Written and directed by Quentin Tarantino.
- Adam Westing: Antonio Banderas plays a parody of his usual Mexican Badass role.
- Anachronic Order: The Wrong Man occurs during the Time Skip in The Misbehavers.
- Animated Credits Opening
- Berserk Button: Don't call Ted "Theodore".
- And don't call that whore a whore!
- Cluster F-Bomb: Especially in The Man From Hollywood. But hey, it is directed by Tarantino.
- Crying Wolf: The reason Ted doesn't believe the kids when they call him to report an actual emergency.
- Depending on the Writer: Ted's characterization changes quite a bit between segments.
- Enfant Terrible: The two kids in The Misbehavers.
- Hey, It's That Guy!: Kathy Griffin has one scene as Betty, the woman who was supposed to be assisting Ted, while Marisa Tomei plays her crack-smoking friend.
- How Unscientific: Evoked by The Missing Ingredient, which includes what is definitely magic in an otherwise realistic film.
- Humiliation Conga: After "The Misbehavers", Ted calls up his co-worker Betty to bring her up to speed (first having a conversation with her equally "loopy" roommate).
Betty: [finally getting on the phone] Ted? What's the problem? |
- Hurricane of Euphemisms: The Wrong Man has a whole lot of penis nicknames.
- Large Ham: Quentin Tarantino.
- New Year Has Come
- Nightmare Fuel: Unknowingly sleeping inches above a decaying corpse.
- Oner: A several minute long shot opens The Man From Hollywood.
- Sex as Rite-Of-Passage: One of the rare female examples in The Missing Ingredient.

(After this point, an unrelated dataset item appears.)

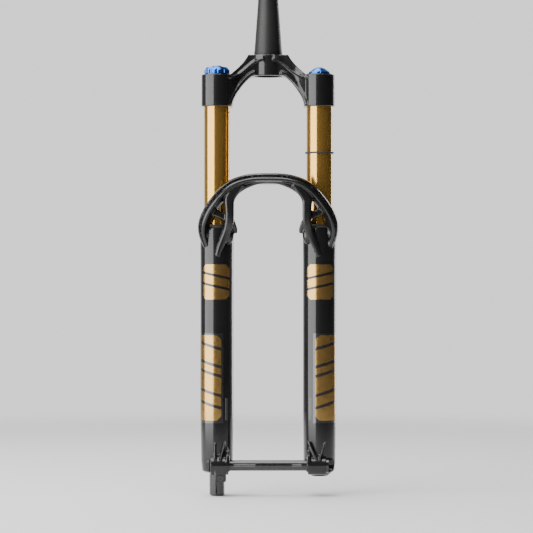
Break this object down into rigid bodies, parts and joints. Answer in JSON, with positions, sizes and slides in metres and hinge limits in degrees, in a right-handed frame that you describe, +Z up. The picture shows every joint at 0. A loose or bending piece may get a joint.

- Shout-Out: The aforementioned episode of Alfred Hitchcock Presents, which in turn was an adaptation of a Roald Dahl story.
- Signature Style: Each short is meant to communicate their writer/director's talents. Odds are very good one is not watching the film for the first two directors, though.
- The Cameo: Bruce Willis refused money (and creditation) for his role in "The Man From Hollywood" as a Thank You to Tarantino for casting him in Pulp Fiction.
- Tranquil Fury: Ted when describing the events of the night to Betty. See the Humiliation Conga example.
- Understatement: At the end of The Misbehavers, the father asks if his children misbehaved as all hell breaks loose in the room.
- Vomit Indiscretion Shot: When investigating a smell coming from Room 309, the little girl removes the mattress to discover the "putrid rotting corpse of a dead whore." Ted then does his best Regan Macneil impression.
- Where Everybody Knows Your Flame: The party on the fifth floor appears to be like one of these.